▶ _REQUIREMENT_: Quote the lines exactly, starting with the line that contains "base_top_board();" and ending with the line that contains "bpy.data.objects.remove(obj)", and leave out all other lines.

▶ _DATA EXCERPT_:
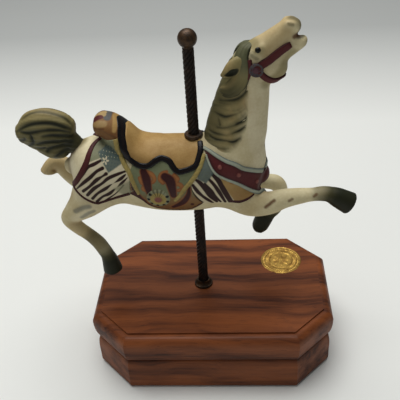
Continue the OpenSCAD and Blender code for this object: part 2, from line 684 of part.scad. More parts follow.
module coupling_screws() {
  color(steel) at_pole() for (z = coupling_screw_heights) translate([0, -rod_d / 2, z])
    rotate([90, 0, 0]) difference() {
      cylinder(d = coupling_screw_d, h = (coupling_d - rod_d) / 2);
      translate([-2, -0.15, (coupling_d - rod_d) / 2 - 0.5]) cube([4, 0.3, 1]);
    }
}

module output_shaft() {
  color(brass) at_pole() {
    rod(coupling_d, barrel_top, barrel_top + shaft_flange_t);
    rod(rod_d, barrel_top + shaft_flange_t - eps, coupling_mid);
  }
}

module spring_barrel() {
  color(brass) at_pole() difference() {
    rod(barrel_d, barrel_z, barrel_top);
    rod(barrel_d - 2 * barrel_wall, barrel_z - 1, barrel_top - barrel_wall);
  }
}

// Coiled steel strip between the arbor and the barrel's wall
module mainspring() {
  turns = 6;
  strip = 0.35;
  r0 = arbor_d / 2 + strip;
  r1 = barrel_d / 2 - barrel_wall - strip;
  steps = 120;
  function spiral(r_add, i) = let (a = 360 * turns * i / steps,
    r = r0 + (r1 - r0) * i / steps + r_add) [r * cos(a), r * sin(a)];
  color(steel) at_pole() translate([0, 0, barrel_z + 0.8])
    linear_extrude(height = barrel_h - barrel_wall - 1.6)
      polygon(concat([for (i = [0:steps]) spiral(-strip / 2, i)],
        [for (i = [steps:-1:0]) spiral(strip / 2, i)]));
}

// Face-toothed wheel: a raised rim with radial slots milled through it
module crown_wheel() {
  gap_half = 0.3;                         // half a slot's share of the pitch
  step = 360 / crown_teeth;
  color(brass) at_pole() difference() {
    rod(2 * crown_r, crown_z, barrel_z + crown_tooth_h);
    rod(2 * (crown_r - crown_rim), barrel_z, barrel_z + crown_tooth_h + 1);
    translate([0, 0, barrel_z]) linear_extrude(height = crown_tooth_h + 1)
      for (i = [0:crown_teeth - 1]) polygon([for (q = [[crown_r - crown_rim - 0.5, -gap_half],
        [crown_r + 1, -gap_half], [crown_r + 1, gap_half], [crown_r - crown_rim - 0.5, gap_half]])
          let (a = (i + q[1]) * step) [q[0] * cos(a), q[0] * sin(a)]]);
    rod(arbor_d + 2 * bearing_play, 0, base_h);
  }
}

module spring_arbor() {
  color(steel) at_pole() rod(arbor_d, board_z - 3.5, barrel_top - barrel_wall - 0.6);
}

module winding_key() {
  hub_d = arbor_d + 3;
  color(brass) at_pole() difference() {
    union() {
      rod(hub_d, board_z - 8, board_z - 0.8);
      translate([0, 0, board_z - 4.6]) rotate([90, 0, 0])
        linear_extrude(height = key_t, center = true) key_outline();
    }
    rod(arbor_d, board_z - 3.5, board_z);
  }
}

// Two round wings with holes, joined by a web under the hub
module key_outline() {
  lobe = key_h * 0.52;
  difference() {
    union() {
      for (s = [-1, 1]) translate([s * (key_w / 2 - lobe), -key_h + lobe]) circle(r = lobe);
      translate([-key_w / 2 + lobe, -key_h]) square([key_w - 2 * lobe, key_h * 0.75]);
    }
    for (s = [-1, 1]) translate([s * (key_w / 2 - lobe), -key_h + lobe]) circle(r = lobe * 0.4);
  }
}

// ---------- movement: bedplate, cylinder and comb ----------

// Screws that hold the bedplate to the bottom board, from the barrel's axis
module bed_screw_places() {
  for (p = [[bed_x0 + 4, bed_y0 + 4], [bed_x0 + 4, bed_y1 - 4], [bed_x1 - 4, bed_y0 + 4]])
    translate([p[0], p[1], 0]) children();
}

module comb_screw_places() {
  for (f = [0.22, 0.78]) translate([drum_x + drum_l * f, comb_back_y + rail_w * 0.45, 0]) children();
}

module post_screw_places() {
  for (x = [post_a_x, post_b_x], s = [-1, 1])
    translate([x + post_t / 2, s * (post_w + post_foot + 0.8) / 4, 0]) children();
}

foot_l = 5.4;
governor_screw_y = worm_axis_y + fan_span / 2 + 0.8 + foot_l * 0.6;

module bedplate() {
  color(zinc) at_pole() difference() {
    union() {
      translate([(bed_x0 + bed_x1) / 2, (bed_y0 + bed_y1) / 2, bed_z])
        slab(bed_x1 - bed_x0, bed_y1 - bed_y0, 4, bed_t);
      rod(arbor_d + 4, bed_top - eps, crown_z - 0.1);
      translate([drum_x - 1, comb_back_y, bed_top - eps])
        cube([drum_l + 2, rail_w, comb_z - bed_top + eps]);
    }
    translate([drum_x - 0.3, -drum_d / 2 - 1.6, 0]) cube([drum_l + 2.2, drum_d + 3.2, base_h]);
    rod(arbor_d + 2 * bearing_play, 0, base_h);
    bed_screw_places() cylinder(d = screw_d, h = base_h);
    comb_screw_places() translate([0, 0, comb_z - 4]) cylinder(d = screw_d, h = 10);
    post_screw_places() cylinder(d = 1.6, h = base_h);
    translate([worm_axis_x, worm_axis_y, bed_top - 1]) cylinder(d = pivot_d + 2 * bearing_play, h = 3);
    translate([worm_axis_x, governor_screw_y, 0]) cylinder(d = 1.6, h = base_h);
  }
}

module bedplate_screws() {
  color(steel) at_pole() bed_screw_places() translate([0, 0, board_z]) screw_up(screw_d, bottom_t + 2);
}

module music_cylinder() {
  color(brass) at_pole() translate([0, 0, drum_z]) difference() {
    union() {
      shaft_x(drum_d, drum_x, drum_end);
      for (t = [0:comb_teeth - 1], p = [0:pins_per_track - 1])
        translate([drum_x + (t + 0.5) * track, 0, 0])
          rotate([20 + 360 * p / pins_per_track + t * 47, 0, 0])
            translate([0, 0, drum_d / 2 - 0.3]) cylinder(d = pin_d, h = pin_h + 0.3, $fn = 16);
    }
    shaft_x(drum_arbor_d, drum_x - 1, drum_end + 1);
  }
}

module cylinder_arbor() {
  color(steel) at_pole() translate([0, 0, drum_z]) shaft_x(drum_arbor_d, pinion_x, post_b_x + post_t + 1);
}

module cylinder_pinion() {
  color(brass) at_pole() translate([pinion_x, 0, drum_z]) rotate([0, 90, 0]) difference() {
    union() {
      linear_extrude(height = crown_rim) gear_outline(drum_pinion_teeth, drum_pinion_r, 0.5, 0.75);
      translate([0, 0, crown_rim - eps]) cylinder(d = 4, h = post_a_x - crown_r - 0.3 + eps);
    }
    translate([0, 0, -1]) cylinder(d = drum_arbor_d, h = 10);
  }
}

module cylinder_wheel() {
  color(brass) at_pole() translate([wheel_x, 0, drum_z]) rotate([0, 90, 0]) difference() {
    rotate([0, 0, 90]) linear_extrude(height = drum_wheel_t)
      gear_outline(drum_wheel_teeth, train_m * drum_wheel_teeth / 2, 0.75 * train_m, 1.1 * train_m);
    translate([0, 0, -1]) cylinder(d = drum_arbor_d, h = 10);
  }
}

// Upright bearing posts at both ends of the cylinder, each with two feet
module cylinder_posts() {
  color(zinc) at_pole() for (x = [post_a_x, post_b_x]) difference() {
    translate([x, 0, 0]) {
      translate([0, -post_w / 2, bed_top]) cube([post_t, post_w, drum_z - bed_top]);
      translate([0, -post_foot / 2, bed_top]) cube([post_t, post_foot, 1.6]);
      translate([0, 0, drum_z]) shaft_x(post_w, 0, post_t);
    }
    translate([0, 0, drum_z]) shaft_x(drum_arbor_d + 2 * bearing_play, x - 1, x + post_t + 1);
    post_screw_places() cylinder(d = 1.6, h = base_h);
  }
}

module post_screws() {
  color(steel) at_pole() post_screw_places() translate([0, 0, bed_top + 1.6]) screw_down(1.6, 1.6 + bed_t - 0.3);
}

// Steel comb: a solid back and teeth that grow shorter towards the treble end
module comb() {
  color(steel) at_pole() difference() {
    translate([drum_x, comb_back_y, comb_z]) cube([drum_l, comb_tip_y - comb_back_y, comb_t]);
    for (i = [1:comb_teeth - 1]) let (l = comb_long + (comb_short - comb_long) * i / comb_teeth)
      translate([drum_x + i * track - comb_slot / 2, comb_tip_y - l, comb_z - 1])
        cube([comb_slot, l + 1, comb_t + 2]);
    // the tips are ground thinner than the back
    translate([drum_x - 1, comb_tip_y - 4, comb_z + comb_t * 0.6]) cube([drum_l + 2, 5, comb_t]);
    comb_screw_places() cylinder(d = screw_d + 0.3, h = base_h);
  }
}

module comb_screws() {
  color(steel) at_pole() comb_screw_places() translate([0, 0, comb_z + comb_t]) screw_down(screw_d, comb_t + 3);
}

// ---------- movement: governor ----------

frame_x0 = worm_axis_x - worm_r - 0.3 - frame_t;
frame_x1 = gov_end;

// Bent-up steel frame: two cheeks for the wheel's arbor, and a tall back that
// carries the bridge over the worm and its fan
module governor_frame() {
  back_y = worm_axis_y + fan_span / 2 + 0.8;
  cheek_top = drum_z + 3;
  color(zinc) at_pole() difference() {
    union() {
      for (x = [frame_x0, frame_x1 - frame_t])
        translate([x, gov_y - 2.6, bed_top]) cube([frame_t, back_y - gov_y + 2.6 + eps, cheek_top - bed_top]);
      translate([frame_x0, back_y, bed_top]) cube([frame_x1 - frame_x0, frame_t, frame_top - bed_top]);
      translate([frame_x0, back_y, bed_top]) cube([frame_x1 - frame_x0, foot_l, frame_t]);
      translate([worm_axis_x - 2, worm_axis_y - 1.8, frame_top - frame_t])
        cube([4, back_y - worm_axis_y + 1.8 + eps, frame_t]);
    }
    translate([0, gov_y, drum_z]) shaft_x(gov_arbor_d + 2 * bearing_play, frame_x0 - 1, frame_x1 + 1);
    translate([worm_axis_x, worm_axis_y, frame_top - 2]) cylinder(d = pivot_d + 2 * bearing_play, h = 4);
    translate([worm_axis_x, governor_screw_y, 0]) cylinder(d = 1.6, h = bed_top + 4);
  }
}

gov_arbor_d = 1.2;
pivot_d = 1;

module governor_screws() {
  color(steel) at_pole() translate([worm_axis_x, governor_screw_y, bed_top + frame_t])
    screw_down(1.6, frame_t + bed_t - 0.3);
}

module governor_arbor() {
  color(steel) at_pole() translate([0, gov_y, drum_z]) shaft_x(gov_arbor_d, wheel_x - 0.6, frame_x1 + 0.4);
}

module governor_pinion() {
  color(brass) at_pole() translate([wheel_x, gov_y, drum_z]) rotate([0, 90, 0]) difference() {
    rotate([0, 0, 270 + 180 / gov_pinion_teeth]) linear_extrude(height = drum_wheel_t)
      gear_outline(gov_pinion_teeth, train_m * gov_pinion_teeth / 2, 0.75 * train_m, 1.1 * train_m);
    translate([0, 0, -1]) cylinder(d = gov_arbor_d, h = 10);
  }
}

module governor_wheel() {
  color(brass) at_pole() translate([worm_wheel_x, gov_y, drum_z]) rotate([0, 90, 0]) difference() {
    rotate([0, 0, 90 + 180 / worm_wheel_teeth]) linear_extrude(height = worm_wheel_t)
      gear_outline(worm_wheel_teeth, worm_wheel_r, worm_wheel_add, 0.6);
    translate([0, 0, -1]) cylinder(d = gov_arbor_d, h = 10);
  }
}

// Upright endless screw: an offset circle carried round a helix makes its thread
module governor_worm() {
  color(steel) at_pole() translate([worm_axis_x, worm_axis_y, 0]) {
    translate([0, 0, worm_z0]) rotate([0, 0, 270 - 180 * worm_l / worm_lead])
      linear_extrude(height = worm_l, twist = -360 * worm_l / worm_lead,
        slices = ceil(12 * worm_l / worm_lead), $fn = 8)
          translate([thread_lift, 0]) circle(r = worm_r - thread_lift, $fn = 12);
    rod(pivot_d, bed_top - 0.9, frame_top + 0.3);
  }
}

module air_brake() {
  color(brass) at_pole() translate([worm_axis_x, worm_axis_y, 0]) difference() {
    union() {
      rod(2.6, fan_z - 0.2, frame_top - frame_t - 0.4);
      translate([-fan_span / 2, -0.2, fan_z]) cube([fan_span, 0.4, fan_h]);
    }
    rod(pivot_d, 0, base_h);
  }
}

base_top_board();
base_plinth();
bottom_board();
board_screws();
seal_disc();
pole_ferrule();
pole_bush();
pole_rod();
lower_sleeve();
upper_sleeve();
ball_finial();
saddle_collar();
horse();
shaft_coupling();
coupling_screws();
output_shaft();
spring_barrel();
mainspring();
crown_wheel();
spring_arbor();
winding_key();
bedplate();
bedplate_screws();
music_cylinder();
cylinder_arbor();
cylinder_pinion();
cylinder_wheel();
cylinder_posts();
post_screws();
comb();
comb_screws();
governor_frame();
governor_screws();
governor_wheel();
governor_pinion();
governor_arbor();
governor_worm();
air_brake();
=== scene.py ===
import logging
import math
from dataclasses import dataclass, field
from enum import Enum
from typing import Any, Callable, Sequence

import bpy
import numpy as np
from mathutils import Matrix, Vector


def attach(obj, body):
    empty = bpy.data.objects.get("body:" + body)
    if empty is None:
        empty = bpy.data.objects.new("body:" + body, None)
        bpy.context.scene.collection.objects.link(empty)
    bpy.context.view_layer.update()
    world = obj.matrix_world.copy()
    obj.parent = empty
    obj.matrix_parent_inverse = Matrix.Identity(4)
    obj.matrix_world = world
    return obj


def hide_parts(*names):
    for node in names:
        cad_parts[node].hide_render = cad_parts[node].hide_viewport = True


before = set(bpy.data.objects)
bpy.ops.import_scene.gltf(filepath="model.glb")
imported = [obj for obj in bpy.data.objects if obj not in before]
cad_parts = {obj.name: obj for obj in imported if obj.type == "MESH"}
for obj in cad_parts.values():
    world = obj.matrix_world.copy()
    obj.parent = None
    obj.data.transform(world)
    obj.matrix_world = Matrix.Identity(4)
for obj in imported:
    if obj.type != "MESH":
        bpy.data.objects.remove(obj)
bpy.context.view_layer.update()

log = logging.getLogger("music_box")
Array = np.ndarray
Curve = Sequence[Sequence[float]]
MM = 0.001                                  # metres in a millimetre
POLE_X = -6.4                               # pole axis along the base, mm
BELLY_Z = 123.8                             # height of the horse's belly line, mm
FAR = 20.0                                  # distance held where no limb reaches, mm
SIDES = (1, -1)                             # the near side as written, and its mirror image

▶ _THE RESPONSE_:
base_top_board();
base_plinth();
bottom_board();
board_screws();
seal_disc();
pole_ferrule();
pole_bush();
pole_rod();
lower_sleeve();
upper_sleeve();
ball_finial();
saddle_collar();
horse();
shaft_coupling();
coupling_screws();
output_shaft();
spring_barrel();
mainspring();
crown_wheel();
spring_arbor();
winding_key();
bedplate();
bedplate_screws();
music_cylinder();
cylinder_arbor();
cylinder_pinion();
cylinder_wheel();
cylinder_posts();
post_screws();
comb();
comb_screws();
governor_frame();
governor_screws();
governor_wheel();
governor_pinion();
governor_arbor();
governor_worm();
air_brake();
=== scene.py ===
import logging
import math
from dataclasses import dataclass, field
from enum import Enum
from typing import Any, Callable, Sequence

import bpy
import numpy as np
from mathutils import Matrix, Vector


def attach(obj, body):
    empty = bpy.data.objects.get("body:" + body)
    if empty is None:
        empty = bpy.data.objects.new("body:" + body, None)
        bpy.context.scene.collection.objects.link(empty)
    bpy.context.view_layer.update()
    world = obj.matrix_world.copy()
    obj.parent = empty
    obj.matrix_parent_inverse = Matrix.Identity(4)
    obj.matrix_world = world
    return obj


def hide_parts(*names):
    for node in names:
        cad_parts[node].hide_render = cad_parts[node].hide_viewport = True


before = set(bpy.data.objects)
bpy.ops.import_scene.gltf(filepath="model.glb")
imported = [obj for obj in bpy.data.objects if obj not in before]
cad_parts = {obj.name: obj for obj in imported if obj.type == "MESH"}
for obj in cad_parts.values():
    world = obj.matrix_world.copy()
    obj.parent = None
    obj.data.transform(world)
    obj.matrix_world = Matrix.Identity(4)
for obj in imported:
    if obj.type != "MESH":
        bpy.data.objects.remove(obj)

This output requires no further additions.